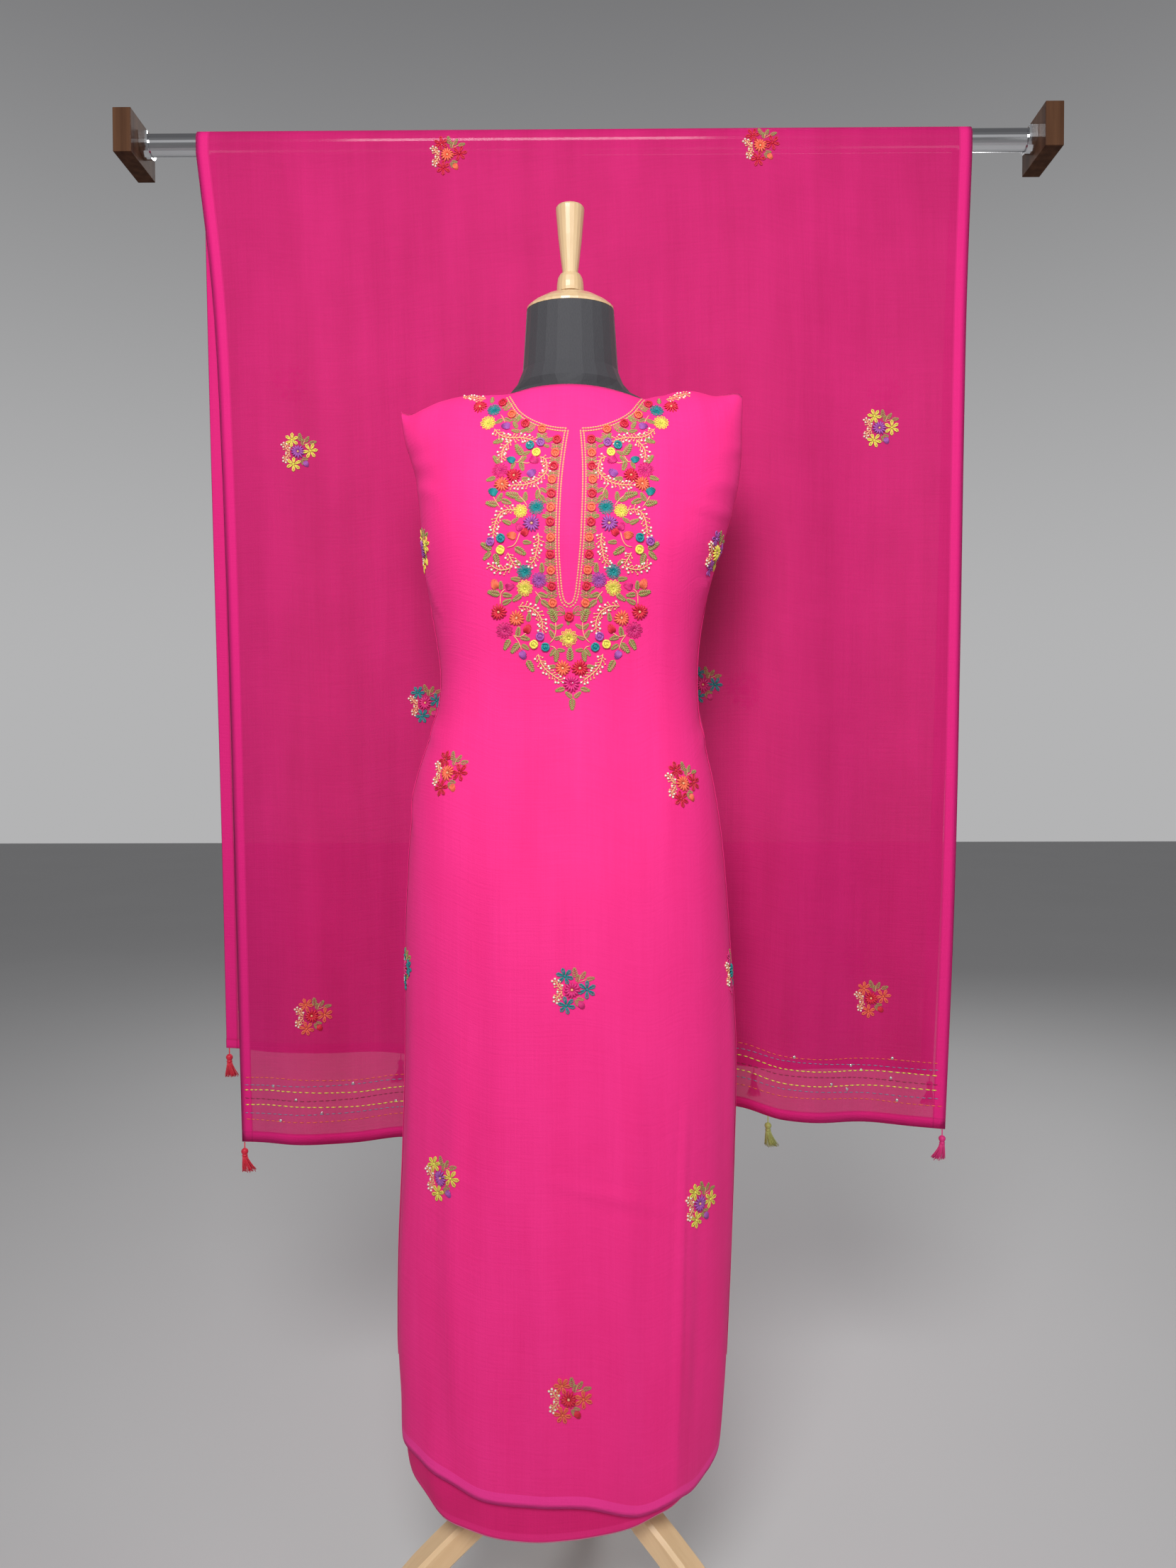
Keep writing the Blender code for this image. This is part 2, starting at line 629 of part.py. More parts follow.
def tassel(name, place, colour, lean):
    """One tassel: thread, head and locks that grow out of the head."""
    shape = bmesh.new()
    loops = []
    for radius, drop in TASSEL_RINGS:
        loop = []
        for side in range(TASSEL_SIDES):
            turn = math.tau * side / TASSEL_SIDES
            loop.append(shape.verts.new((radius * math.cos(turn), radius * math.sin(turn), -drop)))
        loops.append(loop)
    bands = []
    for high, low in zip(loops, loops[1:]):
        band = []
        for side in range(TASSEL_SIDES):
            nxt = (side + 1) % TASSEL_SIDES
            band.append(shape.faces.new((low[side], low[nxt], high[nxt], high[side])))
        bands.append(band)
    shape.faces.new(loops[0])
    under = shape.faces.new(list(reversed(loops[-1])))
    inner = bmesh.ops.poke(shape, faces=[under])["faces"]
    for roots, spread in ((bands[-1], LOCK_SPREAD_OUTER), (inner, LOCK_SPREAD_INNER)):
        bmesh.ops.inset_individual(shape, faces=roots, thickness=LOCK_INSET, use_even_offset=True)
        ends = bmesh.ops.extrude_discrete_faces(shape, faces=roots)["faces"]
        for end in ends:
            centre = end.calc_center_median()
            outward = Vector((centre.x, centre.y, 0.0)).normalized()
            move = Vector((0.0, 0.0, -LOCK_LENGTH)) + outward * LOCK_LENGTH * spread
            move.z += LOCK_UNEVEN * math.sin(LOCK_UNEVEN_RATE * centre.x / TASSEL_RINGS[-1][0])
            move.x += LOCK_LENGTH * lean
            for vert in end.verts:
                vert.co = centre + (vert.co - centre) * LOCK_TAPER + move
                vert.co.z = centre.z + move.z
    mesh = bpy.data.meshes.new(name)
    shape.to_mesh(mesh)
    shape.free()
    item = keep(name, mesh, (colour, 0.6, 0.0))
    item.location = place
    return item


def tassels():
    """Five tassels along each end of the dupatta."""
    for end, back in (("front", False), ("back", True)):
        for number, across in enumerate(TASSEL_PLACES):
            label, colour = TASSEL_COLOURS[number]
            place = fall_point(back, across, 1.0)
            place.y += -DUPATTA_WALL / 2 if back else DUPATTA_WALL / 2
            lean = TASSEL_LEAN * math.cos(TASSEL_LEAN_STEP * number + (BACK_LEAN_SHIFT if back else 0.0))
            tassel("tassel_{}_{}_{}".format(end, number + 1, label), place, colour, lean)


clear_scene()
SUIT = bpy.data.collections.new("salwar_kameez_suit")
bpy.context.scene.collection.children.link(SUIT)
torso()
form_top()
form_stand()
salwar_cloth()
kameez_front()
kameez_back()
rod()
dupatta()
tassels()
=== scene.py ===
import math
import random

import bpy
import numpy as np
from mathutils import Matrix, Vector
from mathutils.bvhtree import BVHTree


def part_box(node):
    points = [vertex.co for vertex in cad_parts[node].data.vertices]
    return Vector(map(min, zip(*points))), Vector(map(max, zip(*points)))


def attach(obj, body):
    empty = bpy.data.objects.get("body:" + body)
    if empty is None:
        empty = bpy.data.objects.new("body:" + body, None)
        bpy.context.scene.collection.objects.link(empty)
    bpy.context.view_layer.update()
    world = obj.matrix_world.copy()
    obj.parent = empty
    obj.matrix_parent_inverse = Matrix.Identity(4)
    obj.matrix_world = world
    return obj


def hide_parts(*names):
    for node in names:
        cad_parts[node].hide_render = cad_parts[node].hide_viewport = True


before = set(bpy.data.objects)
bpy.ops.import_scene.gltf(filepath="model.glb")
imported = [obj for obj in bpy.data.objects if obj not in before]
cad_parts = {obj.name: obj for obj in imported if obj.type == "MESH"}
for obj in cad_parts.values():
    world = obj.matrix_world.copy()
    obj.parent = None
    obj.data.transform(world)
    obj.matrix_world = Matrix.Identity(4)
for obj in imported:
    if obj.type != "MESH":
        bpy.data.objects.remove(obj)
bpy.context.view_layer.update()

# The camera stands at chest height in front of the suit, 1.32 m from the dress form,
# and looks a little down and to the left. Its lens is a phone's wide one.
LENS_MM = 26.63
CAMERA_PLACE = (0.011, -1.3732, 1.011)
PITCH, YAW, ROLL = math.radians(-1.44), math.radians(-0.45), math.radians(0.14)
ahead = Vector((math.sin(YAW) * math.cos(PITCH), math.cos(YAW) * math.cos(PITCH), math.sin(PITCH)))
level = Vector((math.cos(YAW), -math.sin(YAW), 0.0))
below = level.cross(ahead) * -1.0
if below.z > 0:
    below.negate()
picture_right = level * math.cos(ROLL) + below * math.sin(ROLL)
picture_down = below * math.cos(ROLL) - level * math.sin(ROLL)
lens = bpy.data.cameras.new("camera")
lens.lens = LENS_MM
lens.sensor_width = 36.0
lens.sensor_fit = "AUTO"
lens.clip_end = 60.0
camera = bpy.data.objects.new("camera", lens)
turn_camera = Matrix((picture_right, -picture_down, -ahead)).transposed().to_4x4()
camera.matrix_world = Matrix.Translation(CAMERA_PLACE) @ turn_camera
bpy.context.scene.collection.objects.link(camera)
bpy.context.scene.camera = camera

# The dress form stands on three bent legs of pale varnished wood under a turned hub, with
# a chrome pole up to the torso. The torso is moulded and covered in charcoal jersey, glued
# down, and a turned wood cap and finial close its neck.
FORM_X, FORM_Y = -0.018, -0.05167
LEG_ANGLES = (-67.5, 52.5, 172.5)
LEG_LIGHT, LEG_DARK = (0.97, 0.71, 0.42), (0.80, 0.52, 0.27)
TURNED_LIGHT, TURNED_DARK = (0.72, 0.53, 0.31), (0.55, 0.36, 0.18)
JERSEY_LIGHT, JERSEY_DARK = (0.058, 0.058, 0.064), (0.034, 0.034, 0.039)


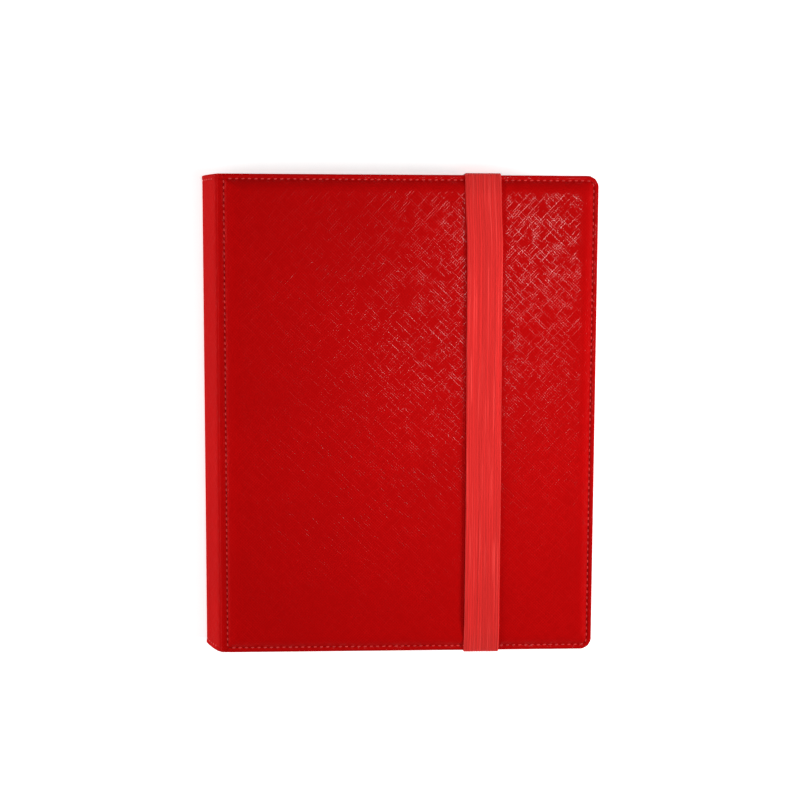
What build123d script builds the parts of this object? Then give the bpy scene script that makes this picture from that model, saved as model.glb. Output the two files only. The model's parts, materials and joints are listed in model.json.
-.-.-
#### [Exercise directions]
The records above should be duplicated in full, exactly as given.

#### [The reply]
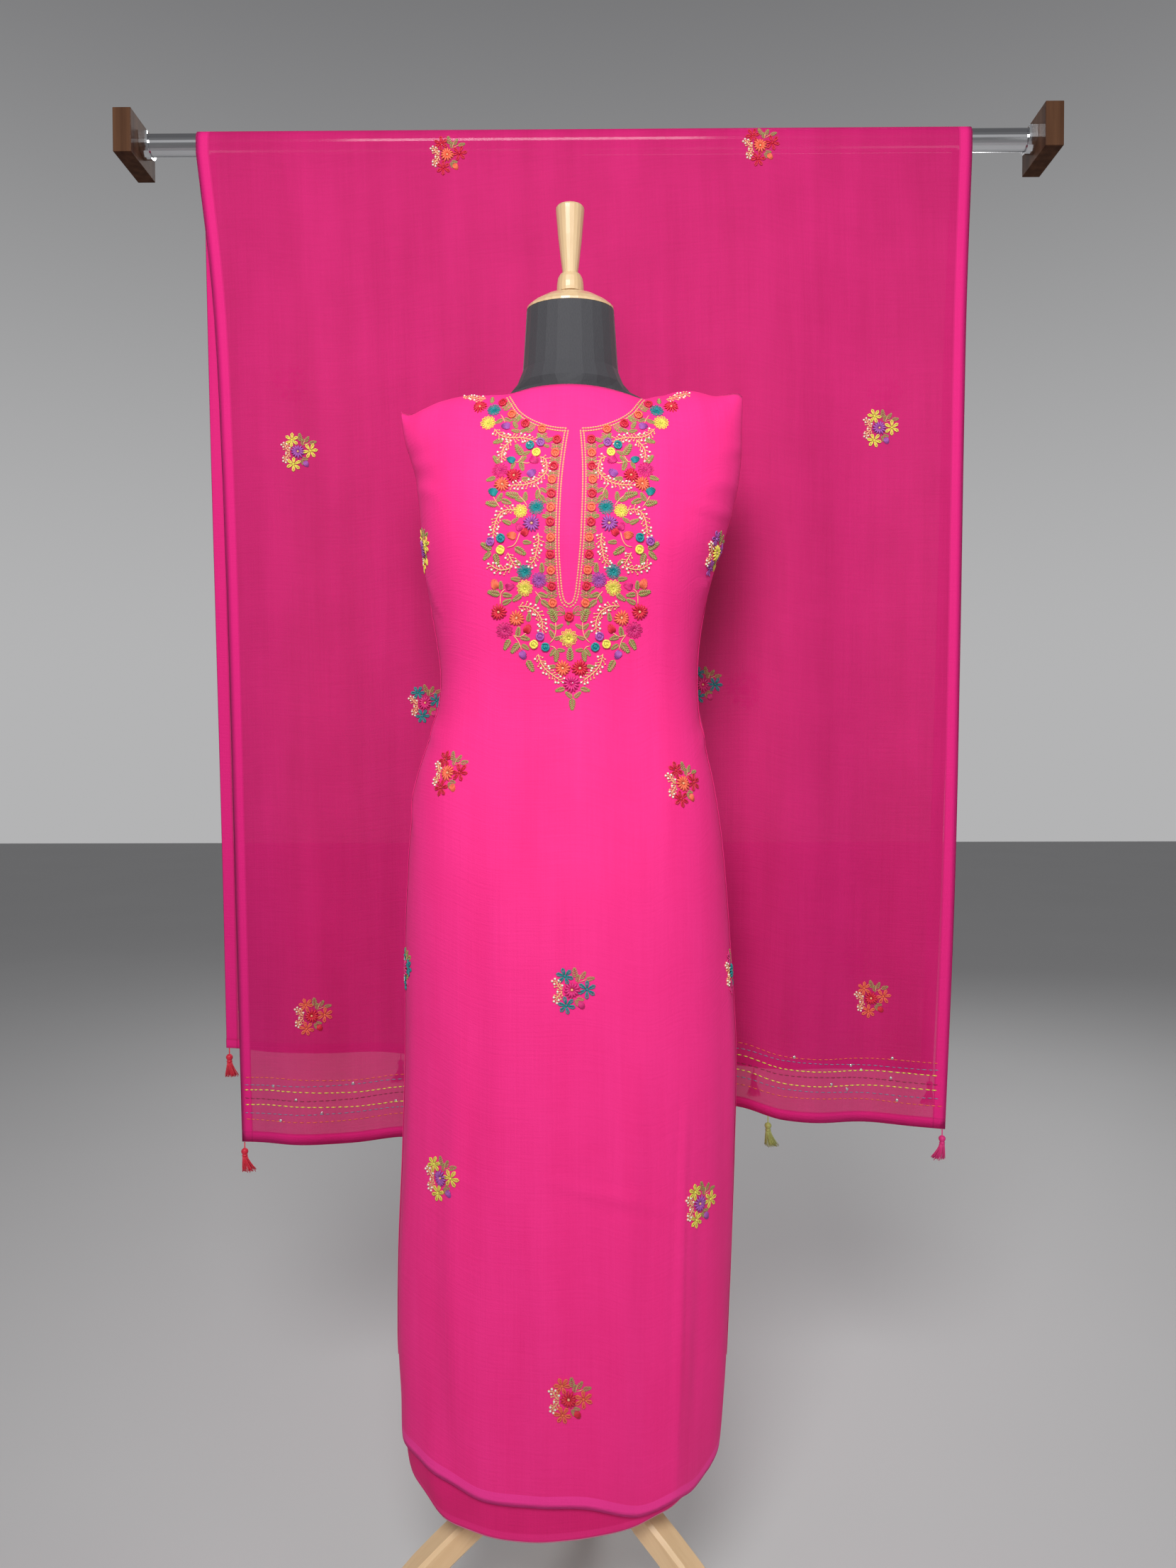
Keep writing the Blender code for this image. This is part 2, starting at line 629 of part.py. More parts follow.
def tassel(name, place, colour, lean):
    """One tassel: thread, head and locks that grow out of the head."""
    shape = bmesh.new()
    loops = []
    for radius, drop in TASSEL_RINGS:
        loop = []
        for side in range(TASSEL_SIDES):
            turn = math.tau * side / TASSEL_SIDES
            loop.append(shape.verts.new((radius * math.cos(turn), radius * math.sin(turn), -drop)))
        loops.append(loop)
    bands = []
    for high, low in zip(loops, loops[1:]):
        band = []
        for side in range(TASSEL_SIDES):
            nxt = (side + 1) % TASSEL_SIDES
            band.append(shape.faces.new((low[side], low[nxt], high[nxt], high[side])))
        bands.append(band)
    shape.faces.new(loops[0])
    under = shape.faces.new(list(reversed(loops[-1])))
    inner = bmesh.ops.poke(shape, faces=[under])["faces"]
    for roots, spread in ((bands[-1], LOCK_SPREAD_OUTER), (inner, LOCK_SPREAD_INNER)):
        bmesh.ops.inset_individual(shape, faces=roots, thickness=LOCK_INSET, use_even_offset=True)
        ends = bmesh.ops.extrude_discrete_faces(shape, faces=roots)["faces"]
        for end in ends:
            centre = end.calc_center_median()
            outward = Vector((centre.x, centre.y, 0.0)).normalized()
            move = Vector((0.0, 0.0, -LOCK_LENGTH)) + outward * LOCK_LENGTH * spread
            move.z += LOCK_UNEVEN * math.sin(LOCK_UNEVEN_RATE * centre.x / TASSEL_RINGS[-1][0])
            move.x += LOCK_LENGTH * lean
            for vert in end.verts:
                vert.co = centre + (vert.co - centre) * LOCK_TAPER + move
                vert.co.z = centre.z + move.z
    mesh = bpy.data.meshes.new(name)
    shape.to_mesh(mesh)
    shape.free()
    item = keep(name, mesh, (colour, 0.6, 0.0))
    item.location = place
    return item


def tassels():
    """Five tassels along each end of the dupatta."""
    for end, back in (("front", False), ("back", True)):
        for number, across in enumerate(TASSEL_PLACES):
            label, colour = TASSEL_COLOURS[number]
            place = fall_point(back, across, 1.0)
            place.y += -DUPATTA_WALL / 2 if back else DUPATTA_WALL / 2
            lean = TASSEL_LEAN * math.cos(TASSEL_LEAN_STEP * number + (BACK_LEAN_SHIFT if back else 0.0))
            tassel("tassel_{}_{}_{}".format(end, number + 1, label), place, colour, lean)


clear_scene()
SUIT = bpy.data.collections.new("salwar_kameez_suit")
bpy.context.scene.collection.children.link(SUIT)
torso()
form_top()
form_stand()
salwar_cloth()
kameez_front()
kameez_back()
rod()
dupatta()
tassels()
=== scene.py ===
import math
import random

import bpy
import numpy as np
from mathutils import Matrix, Vector
from mathutils.bvhtree import BVHTree


def part_box(node):
    points = [vertex.co for vertex in cad_parts[node].data.vertices]
    return Vector(map(min, zip(*points))), Vector(map(max, zip(*points)))


def attach(obj, body):
    empty = bpy.data.objects.get("body:" + body)
    if empty is None:
        empty = bpy.data.objects.new("body:" + body, None)
        bpy.context.scene.collection.objects.link(empty)
    bpy.context.view_layer.update()
    world = obj.matrix_world.copy()
    obj.parent = empty
    obj.matrix_parent_inverse = Matrix.Identity(4)
    obj.matrix_world = world
    return obj


def hide_parts(*names):
    for node in names:
        cad_parts[node].hide_render = cad_parts[node].hide_viewport = True


before = set(bpy.data.objects)
bpy.ops.import_scene.gltf(filepath="model.glb")
imported = [obj for obj in bpy.data.objects if obj not in before]
cad_parts = {obj.name: obj for obj in imported if obj.type == "MESH"}
for obj in cad_parts.values():
    world = obj.matrix_world.copy()
    obj.parent = None
    obj.data.transform(world)
    obj.matrix_world = Matrix.Identity(4)
for obj in imported:
    if obj.type != "MESH":
        bpy.data.objects.remove(obj)
bpy.context.view_layer.update()

# The camera stands at chest height in front of the suit, 1.32 m from the dress form,
# and looks a little down and to the left. Its lens is a phone's wide one.
LENS_MM = 26.63
CAMERA_PLACE = (0.011, -1.3732, 1.011)
PITCH, YAW, ROLL = math.radians(-1.44), math.radians(-0.45), math.radians(0.14)
ahead = Vector((math.sin(YAW) * math.cos(PITCH), math.cos(YAW) * math.cos(PITCH), math.sin(PITCH)))
level = Vector((math.cos(YAW), -math.sin(YAW), 0.0))
below = level.cross(ahead) * -1.0
if below.z > 0:
    below.negate()
picture_right = level * math.cos(ROLL) + below * math.sin(ROLL)
picture_down = below * math.cos(ROLL) - level * math.sin(ROLL)
lens = bpy.data.cameras.new("camera")
lens.lens = LENS_MM
lens.sensor_width = 36.0
lens.sensor_fit = "AUTO"
lens.clip_end = 60.0
camera = bpy.data.objects.new("camera", lens)
turn_camera = Matrix((picture_right, -picture_down, -ahead)).transposed().to_4x4()
camera.matrix_world = Matrix.Translation(CAMERA_PLACE) @ turn_camera
bpy.context.scene.collection.objects.link(camera)
bpy.context.scene.camera = camera

# The dress form stands on three bent legs of pale varnished wood under a turned hub, with
# a chrome pole up to the torso. The torso is moulded and covered in charcoal jersey, glued
# down, and a turned wood cap and finial close its neck.
FORM_X, FORM_Y = -0.018, -0.05167
LEG_ANGLES = (-67.5, 52.5, 172.5)
LEG_LIGHT, LEG_DARK = (0.97, 0.71, 0.42), (0.80, 0.52, 0.27)
TURNED_LIGHT, TURNED_DARK = (0.72, 0.53, 0.31), (0.55, 0.36, 0.18)
JERSEY_LIGHT, JERSEY_DARK = (0.058, 0.058, 0.064), (0.034, 0.034, 0.039)


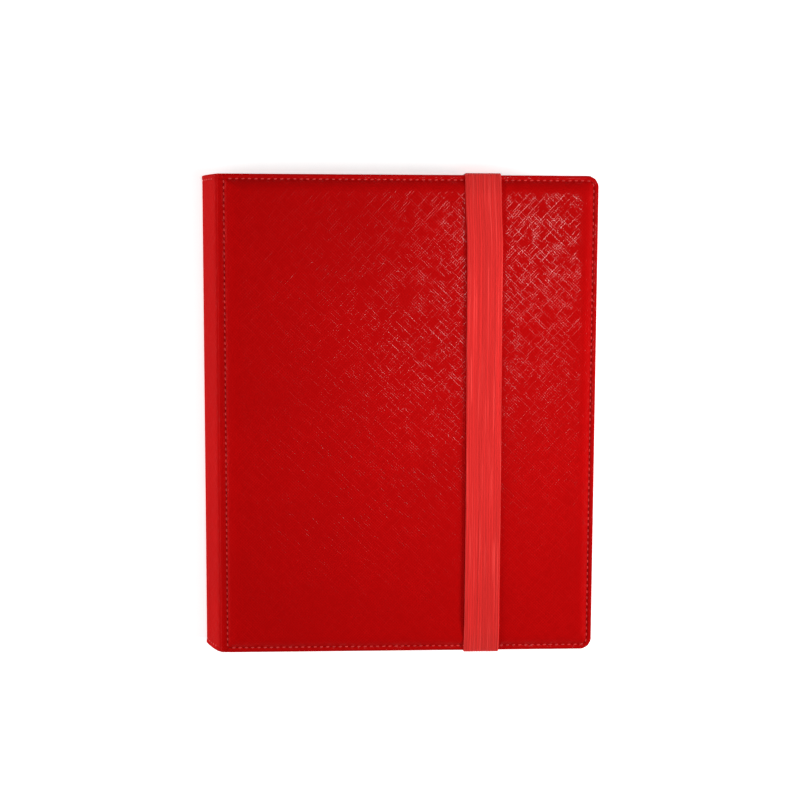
What build123d script builds the parts of this object? Then give the bpy scene script that makes this picture from that model, saved as model.glb. Output the two files only. The model's parts, materials and joints are listed in model.json.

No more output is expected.